The person who oversees the pension fund’s operations and its 55-person staff, Grissom said despite the fund’s hefty liability, there’s no chance it is in danger of running out of money, at least in the short term.
“In the near term, there isn’t a chance,” he said. “In the long term, it’s possible.”
For the latter to occur, the city would have to stop all contributions to the fund, but even then, it wouldn’t run out of dough anytime soon, Grissom said.
“If the fund didn’t collect another dime, it could still pay pension benefits for the next 18 years,” he said.
The city’s pension fund wasn’t always in a deficit situation. Going back to 1997, the returns generated by a raging stock market created an actual surplus of profits for the fund.
City officials, attempting to balance the budget and pay for increased services, looked to the pension fund as a source of revenue. But to tap into what it viewed as a cash cow, officials had to strike a deal with the city’s unions.
That deal entered into in 1996 has come to be known as City Manager’s Proposal 1 or MP1. That deal essentially delayed city contributions into the fund in return for city employees receiving increased benefits.
According to a report on the pension issue done for the city by Vinson & Elkins last year, among the benefits granted to employees in MP1 were:
– Increasing the multiplier for calculating the basic pension benefit from 1.45 percent to 2 percent.
– Setting up a system allowing employees to buy service credits at a discount, increasing their service years and their annual pension payment.
– Setting up DROP, or Deferred Retirement Option Plan, permitting employees eligible to retire to continue working and collect two checks: their regular salary, and the other, their monthly benefit check, which would be deposited into a separate account the employee could add to and withdraw all at once when he or she finally retired.
The plan developed by then-City Manager Jack McGrory assumed the increased benefits would cause more employees to retire early, and assumed a continued growth trend to the stock market. But in early 2000, the Nasdaq crashed, starting a three-year decline that caused significant investment losses to the fund.

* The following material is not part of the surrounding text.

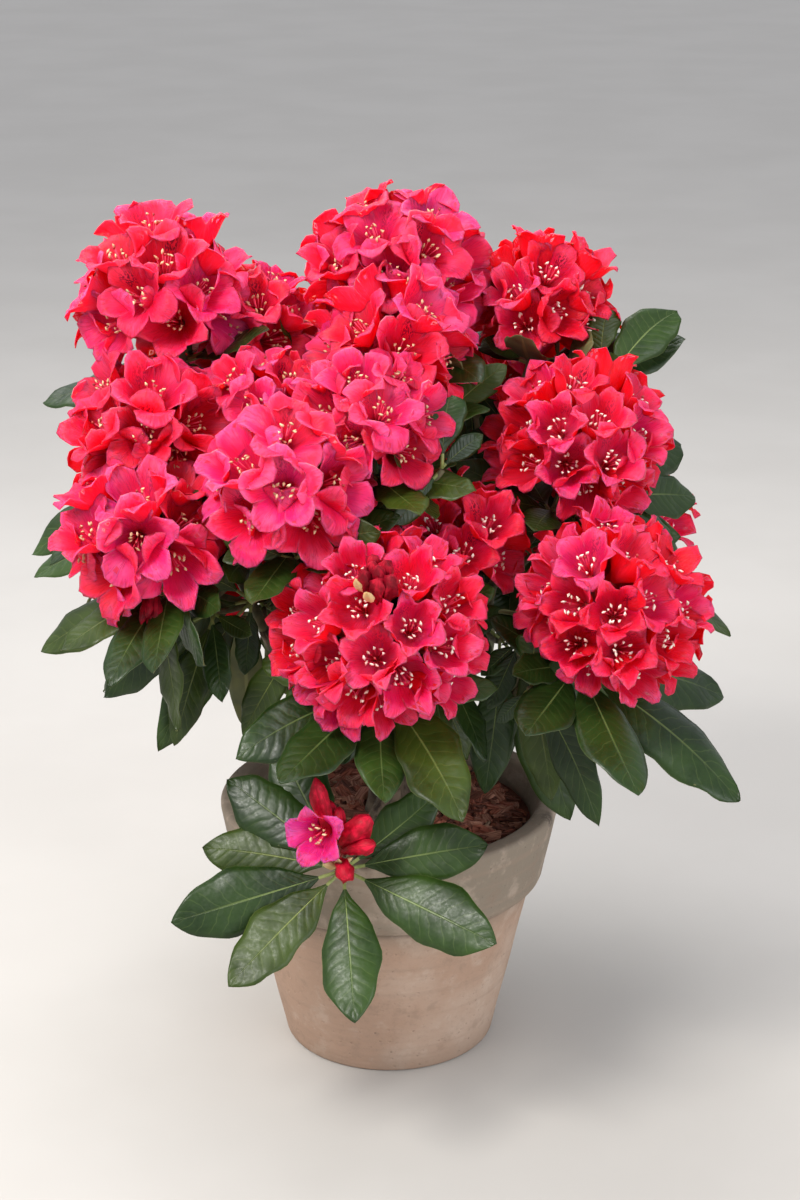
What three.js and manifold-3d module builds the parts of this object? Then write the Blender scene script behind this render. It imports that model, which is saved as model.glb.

As the stock market continued falling in late 2001, a telling e-mail sent by one city employee to another revealed the depth of the fund’s losses.
The e-mail, as detailed in the Vinson & Elkins report, from Terri Webster, then the city’s former assistant auditor, to former Deputy City Manager Cathy Lexin was titled “EEEK.”
“YTD SDCERS earnings as of Aug. 31, 2001 in the SDCERS trust fund is about $15M compared to $53M same time 2000 a 71 % drop! BEFORE 9-11-01!” the e-mail stated.
But investment returns weren’t really what were causing the problems. It was the reduced annual contributions to the fund by the city, said Jim Gleason, a retired city employee and former member of SDCERS who sued the city over a second deal between the city and its unions’ top brass that is known as City Manager’s Proposal II or MP2.
That arrangement was caused when the funding ratio of the pension fund fell below a threshold mark of 82.2 percent. That floor, established in MP1, triggered an immediate balloon payment estimated at about $500 million by the city, an amount it could not afford in 2002.
City Councilman Scott Peters said making the balloon payment to the fund “was not really a choice,” and would have meant closing police and fire stations.
He said advice given to the council in 2002 by city staffers and hired pension consultants was that MP2 was a way out of the crisis.
“Everyone gave us a rosy view of the situation in 2002 from the auditor to the city manager and there was no sense that this was a serious problem, and that this could be worked out over time,” he said.
Gleason, who served on the SDCERS board for 12 years, mainly in the 1970s, knew better and wrote letters to Mayor Dick Murphy and the council, trying to put a stop to MP2. When his effort failed, he and another former city employee sued to reverse the agreement.
Gleason said MP2 eliminated the threshold funding ratio altogether and would further erode a pension system that was already seriously hemorrhaging, and in danger of collapsing.
In addition, in his suit, Gleason alleged that city managers, acting as negotiators, and union members, were all making deals that would benefit themselves.
“The whole ‘meet and confer’ process (negotiations between city management and unions) was turned into a vehicle of corruption,” Gleason said. “You had city management employees sitting down with union members, and all the while they were all negotiating for themselves.”
Last year, the city entered into a settlement on the Gleason suit that put up $500 million of city-owned real estate to ensure defined contributions through the 2008 fiscal year.
As per that settlement, in FY 2005 (ending June 30), the city contributed $130 million to the pension fund. It will make a $163 million contribution for the coming fiscal year.
Yet even with these additional payments intended to catch up to the deficit, the city won’t be able to close the gap by 2008, said Steve Meyer, the president of SDCERS and a supervising chemist in the city’s wastewater department.
“By 2008, we should be back at the 100 percent level, the full actuarial rate,” Meyer said. “That doesn’t mean that $1.4 billion is going to go away. It’s just not going to get any bigger.”
April Boling, the chairwoman of a Pension Reform Committee that presented a list of 17 recommendations to fix the pension fund’s problems, said the fund’s deficit will likely grow because the city has chosen not to heed the committee’s advice.
“The city set a bad precedent in 1996 (with MP1) that has come back to haunt us, and they’re continuing to do the same thing today,” she said.